In determining whether a matter is arbitrable, the court must undertake a two-step inquiry (see Matter of Vestal Cent. School Dist. [Vestal Teachers Assn.], 2 AD3d 1190, 1191 [2003], lv denied 2 NY3d 708 [2004]). The first inquiry is whether the Taylor Law (see Civil Service Law art 14) authorizes the arbitration of the subject matter of the dispute (see Matter of City of New York v Uniformed Fire Officers Assn., Local 854, IAFF, AFL-CIO, 95 NY2d 273, 280 [2000]). If the court concludes that arbitration is not barred by constitutional, statutory or public policy considerations, it must then determine whether the particular agreement authorizes such arbitration (see id. at 280). Here, Supreme Court properly found no constitutional or statutory prohibition to arbitrating the issue of whether the Board can be compelled to process Peters' retirement and, therefore, to provide her with retiree health and dental benefits pending the resolution of criminal and/or administrative disciplinary charges.[FN1]

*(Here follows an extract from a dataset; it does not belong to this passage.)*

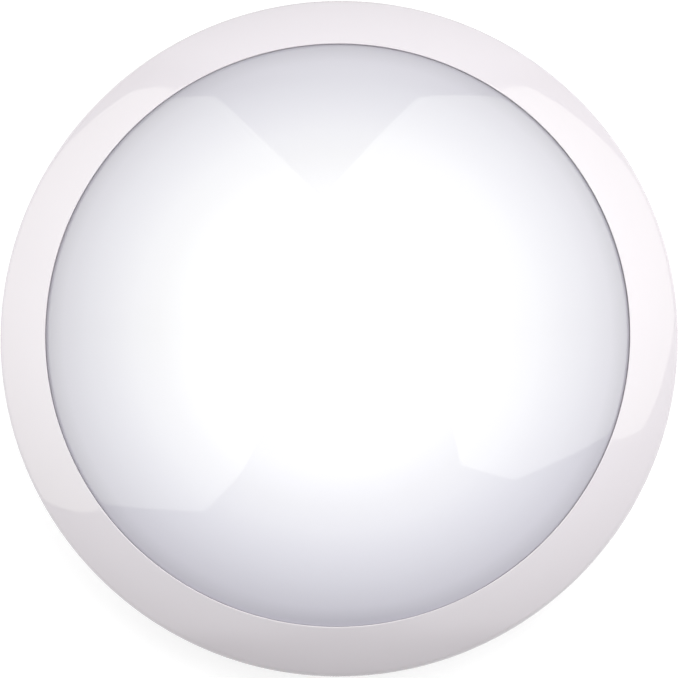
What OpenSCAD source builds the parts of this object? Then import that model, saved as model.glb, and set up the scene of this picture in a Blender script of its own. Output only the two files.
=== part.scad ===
// Round wall or ceiling light with an opal dome, a trim ring and a hidden microwave motion sensor.
// It lies on its back: the mounting face is at z = 0 and the dome points up. Millimetres.

/* [Trim ring] */
// Outer diameter of the trim ring
ring_d = 330; // [312:1:350]
// Width of the ring as seen from the front
ring_w = 24.6; // [21:0.2:27]
// Wall thickness of the ring
ring_wall = 2.4; // [1.8:0.1:3]
// Slope of the ring's face at the opening, in degrees
bevel_in = 28; // [20:1:32]
// Slope of the ring's face at the outer edge, in degrees
bevel_out = 36; // [30:1:42]
// Radius of the ring's outer shoulder
edge_r = 4; // [3.2:0.1:6]
// Radius of the ring's inner lip
lip_r = 0.9; // [0.5:0.1:1.2]
// How far the ring's side leans out on its way down
skirt_draft = 0.8; // [0:0.1:1.2]
// Height of the ring's lower edge above the mounting face
ring_clear = 22; // [19:0.5:24]

/* [Diffuser] */
// Rise of the dome above its edge
dome_h = 27; // [20:1:36]
// Share of the dome's curve that is a plain parabola
dome_round = 0.55; // [0.3:0.05:1]
// Wall thickness of the diffuser
diffuser_wall = 2; // [1.6:0.1:2.4]
// Thickness of the diffuser's flange
flange_t = 2.5; // [2:0.1:4]
// Radius of the dome's shoulder
dome_edge_r = 2.6; // [2.5:0.1:3.5]
// Diameter of the two pegs that stop the diffuser turning
peg_d = 3; // [2.4:0.1:3.6]

/* [Base] */
// Height of the base from the mounting face to its rim
base_h = 36; // [34:0.5:44]
// How far the base's wall lies inside the trim ring
base_inset = 15; // [14.4:0.2:17]
// Wall thickness of the base
base_wall = 2.5; // [2:0.1:3.2]
// Thickness of the base's floor
floor_t = 3; // [2.6:0.1:4]
// Radius of the base's back edge
back_r = 5; // [2:0.5:8]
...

We also agree with Supreme Court's determination that the arbitration at issue here is not authorized by the terms of the CBA. A grievance subject to arbitration is defined in the CBA as an "alleged violation of the expressed written words in th[e] agreement." There is no provision in the CBA setting forth the procedure pertaining to the initiation of retiree benefits—including the time within which petitioners must process an employee's request for such benefits after receiving a notice of intent to retire—or the circumstances, if any, under which petitioners may delay doing so (for example, where disciplinary proceedings are or may be pending). Nor does the CBA provide instruction as to when an employee must be considered to be retired for purposes of receiving benefits thereunder. In the absence of any provision requiring petitioners to take action while Peters is under suspension, we find that petitioners' decision to delay action regarding her retirement does not violate any expressed right bestowed by the CBA and is, therefore, not arbitrable.[FN2] [*3]

We have examined respondent's remaining contentions and find them to be unpersuasive.

Cardona, P.J., Mercure, Lahtinen and Malone Jr., JJ., concur. Ordered that the order is affirmed, without costs.

Footnotes


Footnote 1: Supreme Court explicitly declined to address the issue of whether arbitration should be barred on public policy grounds. In view of our determination that the CBA does not authorize the arbitration, we also need not decide the public policy issue.

Footnote 2: In so finding, we specifically reject respondent's argument that the issue is whether petitioners have the right to deny benefits to Peters. Petitioners have made no such determination and, in the event benefits are ultimately denied, respondent may then avail itself of any applicable rights with respect thereto, including but not limited to any available procedures pursuant to the CBA and/or CPLR article 78.